К этой проблеме добавляется еще одна. Даже если допустить, что такое единение действительно имеет место, то возникает другая задача: как объяснить и наполнить смыслом такой опыт, если, строго говоря, его вообще нельзя назвать опытом (интуиция, проявившаяся еще в знаменитом вопрошании Августина: «Что же, любя Тебя, люблю я?»). В мистическом единении то, с чем человек объединяется, не является, не является ни чем-то конкретным, ни другим субъектом, ни абстрактным понятием. Кроме того, в мистическом единении нет целостного субъекта, который мог бы иметь опыт, поскольку оно требует радикального растворения субъекта до такой степени, что он совпадает с «божественной тьмой». Имманентность пронизывает мистическую проблематику, хотя и с двух разных «сторон» — имманентности божественного и имманентности самоотречения. Вершина мистицизма — идеальное совпадение этих двух аспектов имманентности. И в этом смысле проблема мистического единения — философская проблема: как объяснить отношение между мыслью и миром, когда данное отношение понимается имманентно (мир отступает в не-мир, а мысль уходит в не-мысль).
***
Хотя Ларюэль и не использует подобной терминологии, мы можем описать проблематику мистического единения как проблему медиации [mediation]. Медиация функционирует на нескольких уровнях — от изначальной [primordial] медиации между мистическим субъектом и божественным (между божественным и земным, сверхъестественным и естественным) до коммуникативной возможности между одним субъектом и другим (основная задача мистического текста).
Мистическая проблематика разветвляется надвое. Можно достичь единения, но тогда требуется отрицание субъекта, который должен соединиться с божественным, а значит, и отрицание отношения между мыслью и миром. В этом случае приходится отказываться не только от возможности адекватного описания мистического единения, но и от его верификации в принципе. Мистическое единение становится невозможным в момент, когда оно осуществляется. Мистическое единение настолько непосредственно [immediate], что фактически не может быть опосредовано [mediated].

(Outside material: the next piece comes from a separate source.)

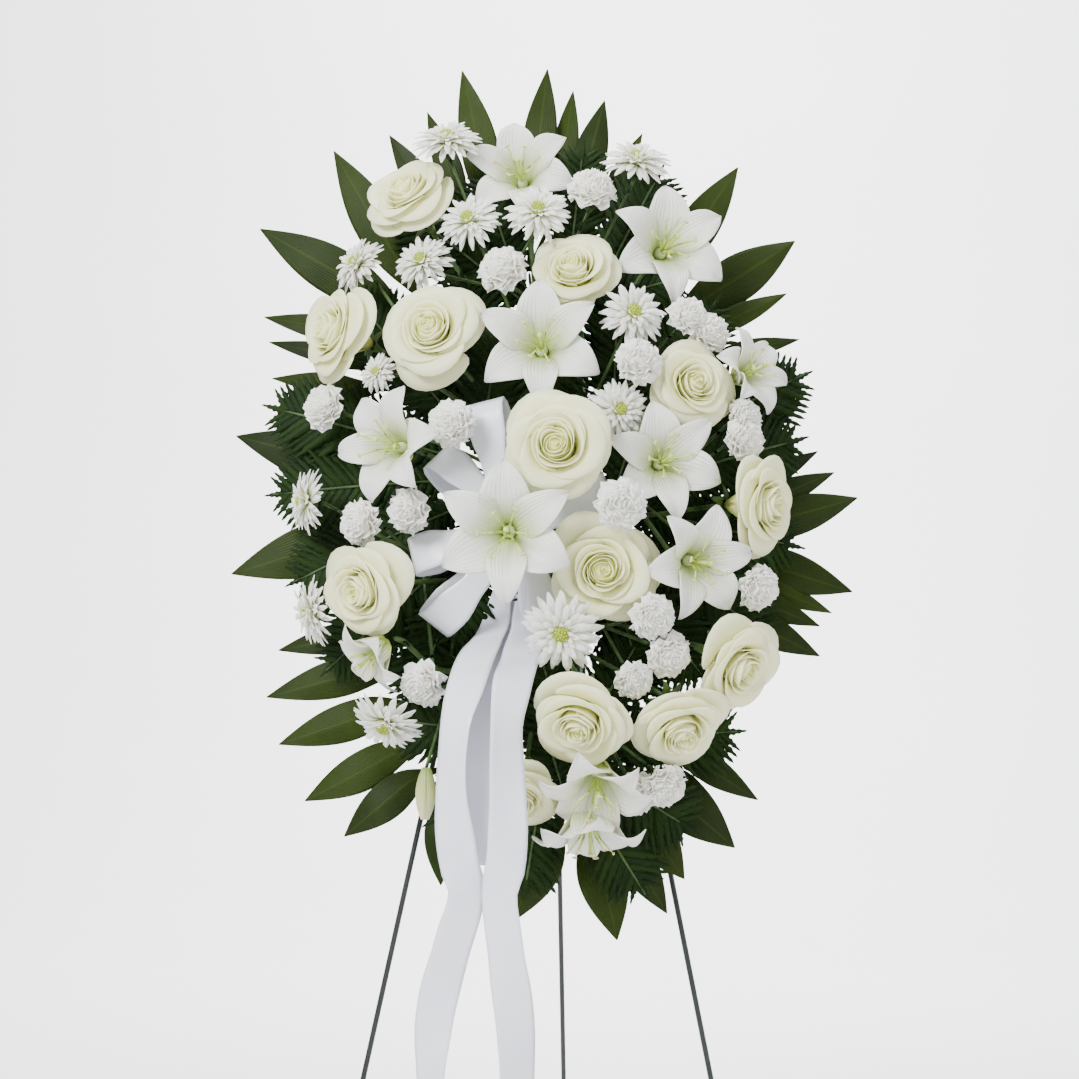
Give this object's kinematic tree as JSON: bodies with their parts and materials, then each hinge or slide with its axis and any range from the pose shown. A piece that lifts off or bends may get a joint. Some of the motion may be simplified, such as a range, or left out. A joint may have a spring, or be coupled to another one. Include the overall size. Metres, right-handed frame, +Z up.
{
  "type": "standing funeral spray",
  "caption": "Oval spray of white roses, lilies, carnations and chrysanthemums with palm, fern and a satin bow, on a folding three-legged easel.",
  "frame": {"origin": "on the floor, under the middle of the bounding box", "axes": "+Z up, the flowers face -Y, +X is to the viewer's right when seen from the front"},
  "size_m": [0.741, 0.8038, 1.7],
  "materials": {
    "rose_petals": "soft satin petal",
    "lily_petals": "waxy petal",
    "carnation_petals": "matt petal",
    "chrysanthemum_petals": "matt petal",
    "palm_leaf": "waxy leaf",
    "fern_leaf": "matt leaf",
    "ribbon": "satin",
    "foam": "wet open foam",
    "tray": "moulded",
    "pick": "raw wood",
    "steel": "dark green enamel"
  },
  "bodies": {
    "spray": {"bow_pick": "pick", "carnation_stem_1": "carnation_petals", "carnation_stem_2": "carnation_petals", "carnation_stem_3": "carnation_petals", "carnation_stem_4": "carnation_petals", "carnation_stem_5": "carnation_petals", "carnation_stem_6": "carnation_petals", "carnation_stem_7": "carnation_petals", "chrysanthemum_stem_1": "chrysanthemum_petals", "chrysanthemum_stem_2": "chrysanthemum_petals", "chrysanthemum_stem_3": "chrysanthemum_petals", "chrysanthemum_stem_4": "chrysanthemum_petals", "chrysanthemum_stem_5": "chrysanthemum_petals", "chrysanthemum_stem_6": "chrysanthemum_petals", "chrysanthemum_stem_7": "chrysanthemum_petals", "fern_bottom": "fern_leaf", "fern_left": "fern_leaf", "fern_right": "fern_leaf", "fern_top": "fern_leaf", "floral_foam": "foam", "foam_tray": "tray", "front_leg_left": "steel", "front_leg_right": "steel", "hinge_pin": "steel", "lily_stem_1": "lily_petals", "lily_stem_2": "lily_petals", "lily_stem_3": "lily_petals", "lily_stem_4": "lily_petals", "lily_stem_5": "lily_petals", "lily_stem_6": "lily_petals", "lily_stem_7": "lily_petals", "lily_stem_8": "lily_petals", "lower_cross_bar": "steel", "palm_bottom": "palm_leaf", "palm_left": "palm_leaf", "palm_lower_left": "palm_leaf", "palm_right": "palm_leaf", "palm_top": "palm_leaf", "palm_upper_left": "palm_leaf", "palm_upper_right": "palm_leaf", "ribbon_bow": "ribbon", "ribbon_tail_left": "ribbon", "ribbon_tail_middle": "ribbon", "ribbon_tail_right": "ribbon", "rose_1": "rose_petals", "rose_10": "rose_petals", "rose_11": "rose_petals", "rose_12": "rose_petals", "rose_13": "rose_petals", "rose_2": "rose_petals", "rose_3": "rose_petals", "rose_4": "rose_petals", "rose_5": "rose_petals", "rose_6": "rose_petals", "rose_7": "rose_petals", "rose_8": "rose_petals", "rose_9": "rose_petals", "top_bracket": "steel", "upper_cross_bar": "steel"},
    "rear_leg": {"rear_leg": "steel"}
  },
  "joints": [
    {"name": "rear_leg_hinge", "type": "hinge", "parent": "spray", "child": "rear_leg", "pos_m": [-0.0015, -0.0342, 1.459], "axis": [1, 0, 0], "range_deg": [-26, 0]}
  ]
}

В другом направлении ситуация обстоит совсем иначе. В силу утраты субъекта (и отношения между мыслью и миром, предположительно заложенного в субъекте) всякое единение с божественным является частичным, носит характер уступка [conciliatory]. Сам акт пересказа или лингвистического воспроизведения мистического единения вновь учреждает связь мистического субъекта и отношения мысли с миром. Таким образом, достичь единения (по крайней мере, в абсолютном смысле) невозможно, но эта невозможность влечет за собой побочное преимущество, заключающееся в том, что сохранение мысли в ее отношении к миру делает возможным само знание о невозможности мистического единения. Божественное само по себе не может быть познано, не может стать объектом опыта, но эта невозможность может быть познана, и божественное познается исключительно негативно. Здесь мистическое единение оказывается настолько непрозрачным [opaque], что, хотя его и нельзя познать, оно может быть опосредовано [mediated].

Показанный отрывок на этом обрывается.